The controversy surrounding President Donald Trump's wall between the US and Mexico continues, as updated plans bring the predicted cost to $33 billion, while a petition has been launched to designate the eight construction prototypes as a national monument.

Updates to the US-Mexico border wall proposal include a 316-mile-long extension to the existing 654-mile barrier, as well as replacing and building up to 407 miles of secondary wall at an estimated cost of $18 billion (£13.3 billion).

An extra $15 billion (£11 billion) is also required to cover expenses of towers, surveillance equipment, unmanned aerial vehicles and 5,000 new Border Patrol agents to further fortify the barrier, as well as necessary road construction and maintenance.

Trump's costing request to Congress is outlined in a previsionary plan, which the Customs and Border Protection agency at the Department of Homeland Security created for the group of US senators.

The document has not yet been made public but was obtained by The Wall Street Journal last week, providing the most comprehensive outline for the project so far.

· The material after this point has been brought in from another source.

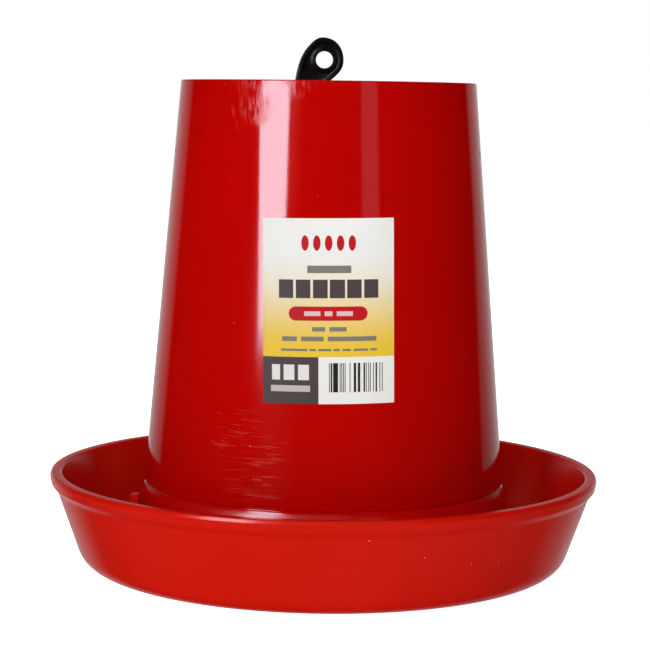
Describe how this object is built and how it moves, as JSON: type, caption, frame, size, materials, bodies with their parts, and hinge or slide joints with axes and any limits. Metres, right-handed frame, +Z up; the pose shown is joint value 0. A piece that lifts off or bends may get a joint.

The developments are suggested to take place in phases over the next 10 years, although little information is provided about the design of the barrier it describes as a "wall system".

Trump's border wall, which formed a key pillar of his 2016 presidential campaign, has encountered much opposition, particularly over the growing cost and the timeline of construction.

The US president originally estimated a $12 billion (£9.6 billion) figure, while a report from the Department of Homeland Security that was leaked last year nearly doubled it to $21 billion (£16.8 billion), with completion slated for 2020. With growing concerns over the price, Trump said that he would design or negotiate a cheaper option himself.

There are also conflicting opinions over who will foot the bill – the US president previously said the Mexico's government will pay, but the country refuted this. Earlier this week, Trump announced that funding for the wall would come as a compromise package that would also offer legal status to young, undocumented immigrants under the Deferred Action for Childhood Arrivals programme (DACA).

"We want the wall," he said during a press conference at his Camp David country retreat in Maryland on Saturday. "The wall is going to happen, or we're not going to have DACA."

The updates were revealed days after non-profit organisation Make America Great Again (MAGA) launched an online petition to preserve the eight wall prototypes erected close to the existing border fence south of San Diego, California.

The structures, chosen as finalists from an open tender, were built temporarily to be tested against attacks from sledgehammers, pickaxes, power tools and other implements. But the petition calls for them to be designated as national monuments under the Antiquities Act of 1906, calling them "historical land art" with "significant cultural value".

It provides a contrasting response from a series of architects and designers that have mocked Trump's wall proposal with satirical designs, like a spoof of an IKEA flat-pack furniture kit that offers a cheap construction option and another that replaces the wall with a dining table.

In an alternative protest, the creators of adult game Cards Against Humanity also recently purchased a vacant plot along America's southern border in an attempt to hinder the wall's construction.